On leur répondra dans ce cas, qu’ils ont le droit de partir, de changer d’ambiance, de gagner de l’expérience à l’étranger, pourvu qu’ils ne partent pas avec l’espoir de rester, mais avec l’envie de rentrer un jour dans un pays qu’ils construiront, parce qu’un jour il les a construits.

Une Révolution est une forme de Renaissance, et pourtant, la Tunisie postrévolutionnaire est en ruines, et personne n’œuvre à la faire renaître ; même ses enfants, qui ont la force mentale requise pour le réaliser, la quittent, pour tomber dans les bras d’une étrangère.

Quand vous partez, et que vous décidez de ne plus revenir, vous êtes ingrats. Vous avez été formés dans un 21ème siècle aux allures moyenâgeuses, on vous l’accorde ; mais ce petit pays à la respiration haletante, vous a offert un toit, quelque chose à vous mettre sous la dent, et quelque savoir à transmettre à vos enfants.

Partez donc un peu, mais rentrez chez vous rapidement, et faites comme ces allemands, chez qui vous voulez aller : construisez sur les ruines, et transformez « la boue en or » (Il leur a fallu à peine quelques décennies pour remettre tout un pays sur pied). Au lieu de rêver à une vie à l’étranger, rêvez à une meilleure route, que vous construirez, à une meilleure école, que vous changerez, à une meilleure ville, que vous respecterez.
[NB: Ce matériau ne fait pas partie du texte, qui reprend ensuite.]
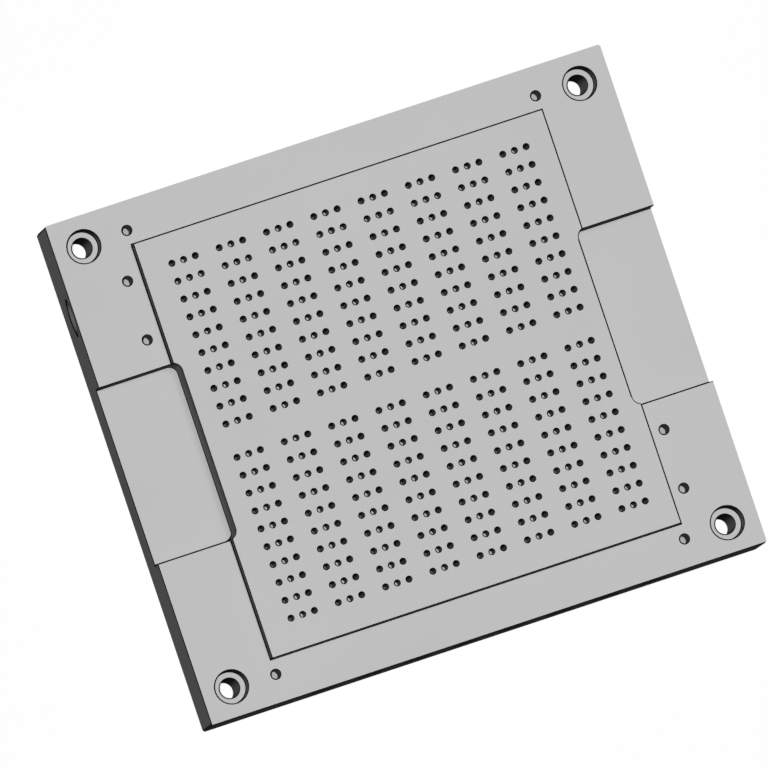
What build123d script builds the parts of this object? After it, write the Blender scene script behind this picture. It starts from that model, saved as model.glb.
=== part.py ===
# Vacuum table: a machined plate with a raised, drilled pad for sheet workpieces.
# Air is drawn through the pad's suction holes into parallel galleries, which a cross
# gallery joins to one threaded port in the left side. Plugs close the galleries' mouths.
# Millimetres. Origin at the middle of the underside, +X right, +Y back, +Z up.
import os
from math import radians, tan

from build123d import *

os.makedirs("parts", exist_ok=True)

# Plate, and the pad that stands on it inside a ledge
plate_length = 250.0
plate_width = 223.5
frame_height = 40.0
corner_chamfer = 0.8
side_ledge = 33.0
end_ledge = 18.95
pad_height = 6.0

# Clamp pockets, one in each side, cut a little way into the pad
pocket_length = 78.8
pocket_depth = 13.2
pocket_reach = 2.7
pocket_corner_radius = 4.0

# Suction holes, in groups of three over each gallery, between margins from the pad's edges
hole_diameter = 2.4
hole_pitch = 5.25
holes_per_gallery = 3
gallery_count = 8
rows_per_block = 10
block_gap = 14.9
left_margin = 13.1
right_margin = 11.5
back_margin = 12.95
front_margin = 13.75

# Galleries under the pad, drilled from the front, and the cross gallery from the port
gallery_diameter = 11.8
gallery_drop = 12.0
gallery_overrun = 4.0
cross_gallery_diameter = 11.8
row_count_behind_port = 1
port_diameter = 15.25
port_depth = 16.0
drill_point_angle = 118.0

# Plugs in the gallery mouths
plug_length = 9.0
plug_recess = 1.5
plug_clearance = 0.05
plug_chamfer = 0.6
plug_socket_width = 6.0
plug_socket_depth = 5.0

# Bolt holes through the corners
bolt_side_distance = 13.4
bolt_end_distance = 13.2
bolt_hole_diameter = 8.5
bolt_head_diameter = 14.3
bolt_head_depth = 9.4

# Threaded holes for work stops, beside the pad's edges
stop_hole_diameter = 4.2
stop_hole_depth = 16.0
stop_edge_distance = 6.6
side_stop_inset = 14.0
side_stop_pitch = 26.3

# Levels and positions worked out from the sizes above
pad_length = plate_length - 2 * side_ledge
pad_width = plate_width - 2 * end_ledge
pad_top = frame_height + pad_height
pocket_inner_x = pad_length / 2 - pocket_reach
group_width = (holes_per_gallery - 1) * hole_pitch
gallery_pitch = (pad_length - left_margin - right_margin - group_width) / (gallery_count - 1)
row_pitch = (pad_width - back_margin - front_margin - block_gap) / (2 * (rows_per_block - 1))
grid_center_x = (left_margin - right_margin) / 2
grid_center_y = (front_margin - back_margin) / 2
block_length = (rows_per_block - 1) * row_pitch
block_center_distance = block_length + block_gap
back_row_y = pad_width / 2 - back_margin
gallery_height = frame_height - gallery_drop
gallery_span = (gallery_count - 1) * gallery_pitch
gallery_depth = back_row_y + gallery_overrun + plate_width / 2
cross_gallery_y = back_row_y - row_count_behind_port * row_pitch
cross_gallery_depth = grid_center_x + gallery_span / 2 + plate_length / 2
bolt_spacing_x = plate_length - 2 * bolt_side_distance
bolt_spacing_y = plate_width - 2 * bolt_end_distance
stop_spacing_y = pad_width + 2 * stop_edge_distance
side_stop_x = pad_length / 2 + stop_edge_distance
side_stop_y = pad_width / 2 - side_stop_inset - side_stop_pitch / 2


def point_height(radius):
    """Height of the cone that a drill leaves at the bottom of a blind hole."""
    return radius / tan(radians(drill_point_angle / 2))


def front_plane(depth):
    """Plane at a depth behind the front face, centred on the row of galleries, looking out of it."""
    return Plane(
        origin=(grid_center_x, depth - plate_width / 2, gallery_height),
        x_dir=(1, 0, 0),
        z_dir=(0, -1, 0),
    )


def left_plane(depth):
    """Plane at a depth behind the left face, on the cross gallery's axis, looking out of it."""
    return Plane(
        origin=(depth - plate_length / 2, cross_gallery_y, gallery_height),
        x_dir=(0, -1, 0),
        z_dir=(-1, 0, 0),
    )


def drill_point(radius):
    """Cut the cone of a drill point below the current locations."""
    Cone(
        bottom_radius=0,
        top_radius=radius,
        height=point_height(radius),
        align=(Align.CENTER, Align.CENTER, Align.MAX),
        mode=Mode.SUBTRACT,
    )


with BuildPart() as table_plate:
    # Frame with its corners broken, and the pad
    with BuildSketch() as frame_outline:
        Rectangle(plate_length, plate_width)
        chamfer(frame_outline.vertices(), corner_chamfer)
    extrude(amount=frame_height)
    with BuildSketch(Plane.XY.offset(frame_height)):
        Rectangle(pad_length, pad_width)
    extrude(amount=pad_height)

    # Pockets, open to the sides, with round corners at their inner ends
    with BuildSketch(Plane.XY.offset(pad_top)) as pockets:
        Rectangle(2 * plate_length, pocket_length)
        Rectangle(2 * pocket_inner_x, pocket_length, mode=Mode.SUBTRACT)
        inner_edges = pockets.edges().filter_by(Axis.Y).group_by(lambda edge: abs(edge.center().X))[0]
        fillet(inner_edges.vertices(), pocket_corner_radius)
    extrude(amount=-pad_height - pocket_depth, mode=Mode.SUBTRACT)

    # Corner bolt holes
    with Locations(Plane.XY.offset(frame_height)):
        with GridLocations(bolt_spacing_x, bolt_spacing_y, 2, 2):
            CounterBoreHole(
                radius=bolt_hole_diameter / 2,
                counter_bore_radius=bolt_head_diameter / 2,
                counter_bore_depth=bolt_head_depth,
            )

    # Stop holes: four in line with the pad's sides, and two more at each side
    with GridLocations(pad_length, stop_spacing_y, 2, 2) as end_stops:
        stop_places = end_stops.local_locations
    with GridLocations(0, side_stop_pitch, 1, 2) as side_stops:
        for x, y in ((-side_stop_x, side_stop_y), (side_stop_x, -side_stop_y)):
            stop_places += [Location((x, y)) * place for place in side_stops.local_locations]
    with Locations(Plane.XY.offset(frame_height)):
        with Locations(*stop_places):
            Hole(stop_hole_diameter / 2, depth=stop_hole_depth)
    with Locations(Plane.XY.offset(frame_height - stop_hole_depth)):
        with Locations(*stop_places):
            drill_point(stop_hole_diameter / 2)

    # Galleries from the front face
    with Locations(front_plane(0)):
        with GridLocations(gallery_pitch, 0, gallery_count, 1):
            Hole(gallery_diameter / 2, depth=gallery_depth)
    with Locations(front_plane(gallery_depth)):
        with GridLocations(gallery_pitch, 0, gallery_count, 1):
            drill_point(gallery_diameter / 2)

    # Port and cross gallery from the left side
    with Locations(left_plane(0)):
        CounterBoreHole(
            radius=cross_gallery_diameter / 2,
            counter_bore_radius=port_diameter / 2,
            counter_bore_depth=port_depth,
            depth=cross_gallery_depth,
        )
    with Locations(left_plane(cross_gallery_depth)):
        drill_point(cross_gallery_diameter / 2)

    # Suction holes, down to the middle of the galleries
    with Locations(Plane.XY.offset(pad_top)):
        with Locations((grid_center_x, grid_center_y)):
            with GridLocations(gallery_pitch, block_center_distance, gallery_count, 2):
                with GridLocations(hole_pitch, row_pitch, holes_per_gallery, rows_per_block):
                    Hole(hole_diameter / 2, depth=pad_top - gallery_height)

table_plate.part.label = "table_plate"
export_step(table_plate.part, "parts/table_plate.step")


# Hexagon socket plugs, one screwed into each gallery mouth until it lies below the face
for number in range(1, gallery_count + 1):
    plug_x = (number - (gallery_count + 1) / 2) * gallery_pitch
    with BuildPart() as gallery_plug:
        with BuildSketch(front_plane(plug_recess)):
            with Locations((plug_x, 0)):
                Circle(gallery_diameter / 2 - plug_clearance)
        extrude(amount=-plug_length)
        chamfer(gallery_plug.edges().filter_by(GeomType.CIRCLE), plug_chamfer)
        with BuildSketch(front_plane(plug_recess)):
            with Locations((plug_x, 0)):
                RegularPolygon(plug_socket_width / 2, 6, major_radius=False)
        extrude(amount=-plug_socket_depth, mode=Mode.SUBTRACT)
    gallery_plug.part.label = f"gallery_plug_{number}"
    export_step(gallery_plug.part, f"parts/gallery_plug_{number}.step")
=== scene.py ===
import math

import bmesh
import bpy
from mathutils import Matrix, Vector


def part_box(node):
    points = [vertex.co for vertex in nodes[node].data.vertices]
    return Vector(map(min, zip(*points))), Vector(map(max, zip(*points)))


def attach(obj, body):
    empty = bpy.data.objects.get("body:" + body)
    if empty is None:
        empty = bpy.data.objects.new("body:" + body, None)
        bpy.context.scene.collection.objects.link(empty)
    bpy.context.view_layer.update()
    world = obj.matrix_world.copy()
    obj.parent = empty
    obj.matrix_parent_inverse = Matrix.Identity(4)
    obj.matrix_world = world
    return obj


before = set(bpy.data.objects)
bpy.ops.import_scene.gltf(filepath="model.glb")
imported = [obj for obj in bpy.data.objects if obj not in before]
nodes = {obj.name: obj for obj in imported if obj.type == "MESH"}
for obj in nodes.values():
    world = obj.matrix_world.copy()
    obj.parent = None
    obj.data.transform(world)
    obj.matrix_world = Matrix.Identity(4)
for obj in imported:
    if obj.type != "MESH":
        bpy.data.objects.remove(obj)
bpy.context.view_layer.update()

mm = 0.001
scene = bpy.context.scene
print("frame loaded:", len(nodes), "CAD nodes")


# Camera: looks down on the pad, almost from straight above, turned as in the photograph
camera = {
    "target": (-9.549 * mm, 2.894 * mm, 46 * mm),
    "azimuth": -69.6,
    "elevation": 82.84,
    "roll": 51.18,
    "frameWidth": 325.88 * mm,  # what the picture's width covers at the pad's height
    "lens": 1600,  # so long that the picture has next to no perspective
    "sensor": 36,
    "clip": (0.1, 100),
}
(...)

Marchez sur les pas de vos parents, qui ont traversé la Guerre et l’Indépendance, qui ont résisté à la misère, à la dictature et à l’ignorance. Au lieu de fuir, restez, au lieu de vous plaindre, bougez. Et même si vous partez, vous verrez que tôt ou tard, vous reviendrez ; parce que cette Tunisie a un je ne sais quoi d’attachant, et où que vous soyez, en dehors de ce pays, vous n’y serez jamais comme chez vous.